Armed with a sheaf of design intent and working closely with the artisans, carpenters, painters and site workers though a number of computational drawings were engaged, hand drawn sketches and on site renders became a crucial part of the construction process. Apart from the drawings made for site much of the work at site progressed with hand sketches made spontaneously on site! Drawing inspiration from the process of thoughtfulness as a backbone of being kind, the very process of putting together the site drew on the many tenets of sustainability. While we reduced untenable costs through administorial red tape, we even got into miniscule costing to source material from the precincts of the city. In fact as a major first, the site work progressed much to the delight of the carpenters and the umpteen worksmen without major printing of drawings as most of the workers made use of their smart phones in accessing pdfs, thereby minimising the use of paper, a lot like the times when Hadrian built the Hagia Sophia, an experience I am clearly besotted by!

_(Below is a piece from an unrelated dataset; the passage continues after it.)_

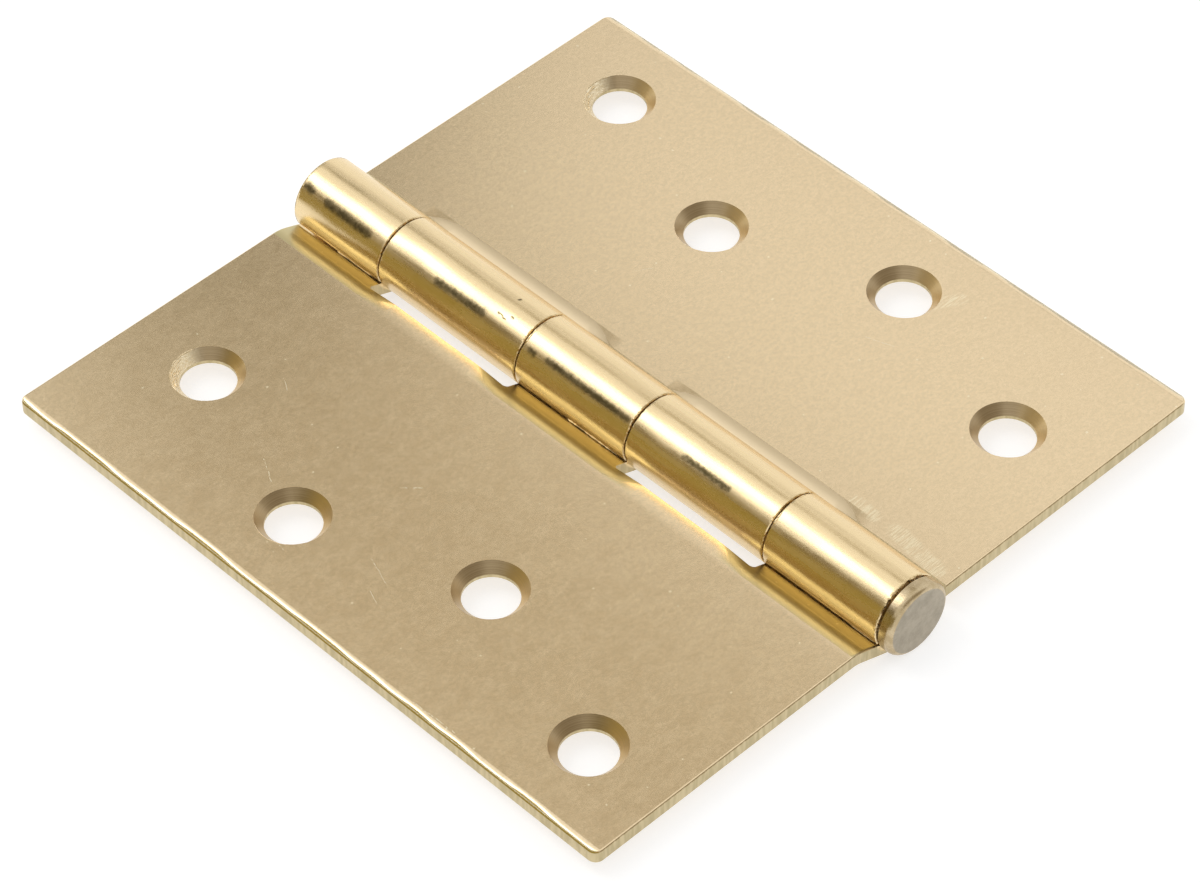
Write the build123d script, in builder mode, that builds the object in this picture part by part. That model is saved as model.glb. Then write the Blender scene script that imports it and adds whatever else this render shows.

Materials used were also excessively and exceptionally tied to the “less is more” character. Avoiding teak but making do with neem wood, sheesham wood, birch wood, rubber wood and plywood literally gave all the other woods a time to shine. From visiting the city’s oldest markets for the best possible price to sticking with one shade of paint that not only makes the space look very classy and expensive but also makes sure there is not an ounce put to waste brings sustainability to the fore focussing on ergonomics and user sense. Guiding the space to see the light of day was not so much as forcing it to be something, but tweaking the space to bring in the elements of nature whether it is the sun or air, stone or plants to bring in life. Kindness in thought, word or deed is the drive, the idea, the emotion, the central notion in “The Kind Roastery and Brew Room”, and it is one that I am super proud of!